- The problem
Up to and including the line that contains "lower_front_bend_r = 7.5; // [2:0.1:8]", write out each line of the material from its first line, exactly.

- Dataset content
* START *

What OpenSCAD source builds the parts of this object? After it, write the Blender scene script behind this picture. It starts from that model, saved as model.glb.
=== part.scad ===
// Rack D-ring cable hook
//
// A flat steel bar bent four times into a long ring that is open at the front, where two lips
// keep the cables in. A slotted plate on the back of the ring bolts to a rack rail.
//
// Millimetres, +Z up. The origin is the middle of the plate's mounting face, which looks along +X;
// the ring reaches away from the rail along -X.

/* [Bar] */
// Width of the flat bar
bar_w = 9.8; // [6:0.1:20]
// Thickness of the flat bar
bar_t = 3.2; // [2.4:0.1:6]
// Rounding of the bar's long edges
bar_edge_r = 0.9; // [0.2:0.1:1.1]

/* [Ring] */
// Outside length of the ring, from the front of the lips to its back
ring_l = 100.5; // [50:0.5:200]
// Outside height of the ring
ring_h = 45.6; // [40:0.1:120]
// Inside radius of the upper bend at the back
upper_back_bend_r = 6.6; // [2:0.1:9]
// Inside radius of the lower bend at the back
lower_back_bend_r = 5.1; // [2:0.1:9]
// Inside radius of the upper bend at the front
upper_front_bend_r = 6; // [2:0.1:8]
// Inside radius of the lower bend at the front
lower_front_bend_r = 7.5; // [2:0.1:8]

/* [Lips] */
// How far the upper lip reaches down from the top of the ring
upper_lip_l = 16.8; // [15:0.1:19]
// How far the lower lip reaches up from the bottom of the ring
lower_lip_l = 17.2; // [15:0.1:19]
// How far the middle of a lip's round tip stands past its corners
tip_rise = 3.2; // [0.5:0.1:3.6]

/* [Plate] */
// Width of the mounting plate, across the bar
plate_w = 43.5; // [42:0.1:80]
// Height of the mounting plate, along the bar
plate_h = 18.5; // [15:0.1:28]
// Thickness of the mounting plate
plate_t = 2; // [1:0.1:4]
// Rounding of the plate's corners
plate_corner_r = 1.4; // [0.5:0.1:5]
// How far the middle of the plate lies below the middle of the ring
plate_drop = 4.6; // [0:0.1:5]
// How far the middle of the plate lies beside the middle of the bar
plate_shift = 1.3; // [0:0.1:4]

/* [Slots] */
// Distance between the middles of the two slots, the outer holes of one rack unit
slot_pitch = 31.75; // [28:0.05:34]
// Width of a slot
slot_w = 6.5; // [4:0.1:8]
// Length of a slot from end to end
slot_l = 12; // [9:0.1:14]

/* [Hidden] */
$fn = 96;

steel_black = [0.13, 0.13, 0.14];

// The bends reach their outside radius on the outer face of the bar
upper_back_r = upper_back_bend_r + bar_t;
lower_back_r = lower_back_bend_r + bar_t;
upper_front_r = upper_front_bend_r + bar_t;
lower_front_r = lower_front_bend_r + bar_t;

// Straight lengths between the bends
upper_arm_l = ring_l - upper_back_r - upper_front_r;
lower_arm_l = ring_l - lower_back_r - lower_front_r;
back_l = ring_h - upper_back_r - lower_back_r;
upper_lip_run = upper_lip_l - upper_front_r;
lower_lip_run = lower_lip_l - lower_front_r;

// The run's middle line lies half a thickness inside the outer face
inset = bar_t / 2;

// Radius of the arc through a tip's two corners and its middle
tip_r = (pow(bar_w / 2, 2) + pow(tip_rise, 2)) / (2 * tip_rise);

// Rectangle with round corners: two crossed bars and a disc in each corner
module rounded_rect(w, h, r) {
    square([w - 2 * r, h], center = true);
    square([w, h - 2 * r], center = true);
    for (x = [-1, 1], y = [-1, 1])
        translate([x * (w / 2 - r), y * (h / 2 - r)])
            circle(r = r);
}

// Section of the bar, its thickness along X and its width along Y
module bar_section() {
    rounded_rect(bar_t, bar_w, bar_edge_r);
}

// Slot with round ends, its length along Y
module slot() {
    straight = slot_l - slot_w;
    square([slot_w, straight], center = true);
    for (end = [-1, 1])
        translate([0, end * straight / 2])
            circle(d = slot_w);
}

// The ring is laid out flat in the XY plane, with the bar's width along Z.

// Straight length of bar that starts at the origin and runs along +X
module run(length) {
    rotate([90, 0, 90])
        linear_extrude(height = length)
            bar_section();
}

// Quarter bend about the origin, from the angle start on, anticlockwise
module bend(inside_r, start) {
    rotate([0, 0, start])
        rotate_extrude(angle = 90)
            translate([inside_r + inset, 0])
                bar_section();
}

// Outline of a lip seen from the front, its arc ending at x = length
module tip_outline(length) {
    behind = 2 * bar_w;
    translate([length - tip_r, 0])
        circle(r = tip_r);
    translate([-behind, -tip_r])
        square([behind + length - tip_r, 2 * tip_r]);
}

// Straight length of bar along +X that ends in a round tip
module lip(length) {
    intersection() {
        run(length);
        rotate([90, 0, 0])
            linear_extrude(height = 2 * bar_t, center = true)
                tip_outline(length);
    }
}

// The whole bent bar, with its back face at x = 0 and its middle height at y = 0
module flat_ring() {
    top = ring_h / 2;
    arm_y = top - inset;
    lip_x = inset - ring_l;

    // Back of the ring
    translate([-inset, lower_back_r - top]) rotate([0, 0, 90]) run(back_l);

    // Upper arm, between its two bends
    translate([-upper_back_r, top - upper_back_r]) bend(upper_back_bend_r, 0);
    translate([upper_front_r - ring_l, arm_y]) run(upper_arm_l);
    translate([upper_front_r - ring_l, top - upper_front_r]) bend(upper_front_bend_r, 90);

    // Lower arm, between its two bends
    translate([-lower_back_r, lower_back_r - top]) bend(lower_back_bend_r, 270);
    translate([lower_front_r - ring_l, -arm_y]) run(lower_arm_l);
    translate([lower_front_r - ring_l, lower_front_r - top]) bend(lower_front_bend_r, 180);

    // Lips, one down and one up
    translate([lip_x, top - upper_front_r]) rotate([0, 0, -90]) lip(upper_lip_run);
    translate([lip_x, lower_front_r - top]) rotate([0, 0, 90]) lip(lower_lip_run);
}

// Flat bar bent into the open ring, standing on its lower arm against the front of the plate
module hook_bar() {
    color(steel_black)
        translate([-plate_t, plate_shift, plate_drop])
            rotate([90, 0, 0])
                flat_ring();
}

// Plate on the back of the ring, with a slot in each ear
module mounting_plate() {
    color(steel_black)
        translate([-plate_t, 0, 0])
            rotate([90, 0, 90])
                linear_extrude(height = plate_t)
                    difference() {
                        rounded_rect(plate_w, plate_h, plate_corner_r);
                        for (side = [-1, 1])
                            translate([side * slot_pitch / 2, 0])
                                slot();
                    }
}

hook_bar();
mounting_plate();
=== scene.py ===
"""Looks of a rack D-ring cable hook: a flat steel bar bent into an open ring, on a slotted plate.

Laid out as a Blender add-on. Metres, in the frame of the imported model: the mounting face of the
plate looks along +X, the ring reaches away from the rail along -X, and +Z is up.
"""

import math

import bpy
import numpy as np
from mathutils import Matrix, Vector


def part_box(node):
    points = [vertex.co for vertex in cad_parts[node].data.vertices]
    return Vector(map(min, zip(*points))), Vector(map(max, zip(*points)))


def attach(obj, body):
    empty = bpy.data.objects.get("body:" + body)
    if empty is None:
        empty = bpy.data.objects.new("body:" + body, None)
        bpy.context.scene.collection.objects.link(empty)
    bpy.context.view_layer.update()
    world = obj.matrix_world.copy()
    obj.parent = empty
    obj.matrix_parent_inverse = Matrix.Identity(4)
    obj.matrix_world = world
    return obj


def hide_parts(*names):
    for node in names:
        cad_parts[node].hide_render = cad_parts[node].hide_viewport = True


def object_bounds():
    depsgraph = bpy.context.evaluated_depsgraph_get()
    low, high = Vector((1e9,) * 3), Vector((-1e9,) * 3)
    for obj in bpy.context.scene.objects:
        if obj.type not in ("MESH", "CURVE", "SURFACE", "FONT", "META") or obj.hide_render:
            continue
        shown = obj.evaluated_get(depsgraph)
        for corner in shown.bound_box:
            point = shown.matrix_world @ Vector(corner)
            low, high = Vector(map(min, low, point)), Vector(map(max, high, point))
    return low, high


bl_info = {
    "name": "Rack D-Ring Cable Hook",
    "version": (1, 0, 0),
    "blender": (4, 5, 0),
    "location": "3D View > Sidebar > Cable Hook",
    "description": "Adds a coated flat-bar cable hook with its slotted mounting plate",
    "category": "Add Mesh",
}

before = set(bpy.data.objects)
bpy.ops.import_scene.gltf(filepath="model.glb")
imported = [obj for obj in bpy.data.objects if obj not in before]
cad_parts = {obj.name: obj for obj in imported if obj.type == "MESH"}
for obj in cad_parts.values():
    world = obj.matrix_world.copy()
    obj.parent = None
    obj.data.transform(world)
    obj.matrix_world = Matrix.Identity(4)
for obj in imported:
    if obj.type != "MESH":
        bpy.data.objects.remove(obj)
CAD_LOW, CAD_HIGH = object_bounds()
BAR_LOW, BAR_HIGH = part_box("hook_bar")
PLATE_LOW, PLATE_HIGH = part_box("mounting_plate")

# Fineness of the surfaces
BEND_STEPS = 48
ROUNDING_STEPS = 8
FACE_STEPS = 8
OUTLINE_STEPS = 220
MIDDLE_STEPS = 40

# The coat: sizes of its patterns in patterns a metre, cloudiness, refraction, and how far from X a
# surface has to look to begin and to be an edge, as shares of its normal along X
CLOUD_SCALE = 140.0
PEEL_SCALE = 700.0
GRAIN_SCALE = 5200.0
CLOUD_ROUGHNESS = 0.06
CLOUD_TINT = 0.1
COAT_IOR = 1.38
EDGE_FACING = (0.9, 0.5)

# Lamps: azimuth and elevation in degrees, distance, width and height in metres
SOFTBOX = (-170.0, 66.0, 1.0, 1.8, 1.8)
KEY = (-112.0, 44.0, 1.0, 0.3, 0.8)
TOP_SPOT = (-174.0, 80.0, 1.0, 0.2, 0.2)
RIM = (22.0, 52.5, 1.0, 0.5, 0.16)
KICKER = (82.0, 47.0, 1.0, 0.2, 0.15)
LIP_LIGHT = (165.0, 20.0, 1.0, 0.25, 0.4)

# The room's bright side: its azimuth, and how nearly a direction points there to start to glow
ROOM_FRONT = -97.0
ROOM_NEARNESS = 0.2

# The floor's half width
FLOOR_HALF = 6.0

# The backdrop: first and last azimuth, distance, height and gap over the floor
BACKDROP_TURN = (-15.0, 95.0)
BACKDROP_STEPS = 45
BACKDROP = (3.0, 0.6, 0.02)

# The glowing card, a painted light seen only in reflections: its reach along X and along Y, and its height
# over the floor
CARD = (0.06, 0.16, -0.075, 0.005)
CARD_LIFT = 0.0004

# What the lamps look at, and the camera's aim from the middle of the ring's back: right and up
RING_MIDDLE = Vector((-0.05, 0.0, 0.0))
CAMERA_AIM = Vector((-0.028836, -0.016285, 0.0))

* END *

- Final result
What OpenSCAD source builds the parts of this object? After it, write the Blender scene script behind this picture. It starts from that model, saved as model.glb.
=== part.scad ===
// Rack D-ring cable hook
//
// A flat steel bar bent four times into a long ring that is open at the front, where two lips
// keep the cables in. A slotted plate on the back of the ring bolts to a rack rail.
//
// Millimetres, +Z up. The origin is the middle of the plate's mounting face, which looks along +X;
// the ring reaches away from the rail along -X.

/* [Bar] */
// Width of the flat bar
bar_w = 9.8; // [6:0.1:20]
// Thickness of the flat bar
bar_t = 3.2; // [2.4:0.1:6]
// Rounding of the bar's long edges
bar_edge_r = 0.9; // [0.2:0.1:1.1]

/* [Ring] */
// Outside length of the ring, from the front of the lips to its back
ring_l = 100.5; // [50:0.5:200]
// Outside height of the ring
ring_h = 45.6; // [40:0.1:120]
// Inside radius of the upper bend at the back
upper_back_bend_r = 6.6; // [2:0.1:9]
// Inside radius of the lower bend at the back
lower_back_bend_r = 5.1; // [2:0.1:9]
// Inside radius of the upper bend at the front
upper_front_bend_r = 6; // [2:0.1:8]
// Inside radius of the lower bend at the front
lower_front_bend_r = 7.5; // [2:0.1:8]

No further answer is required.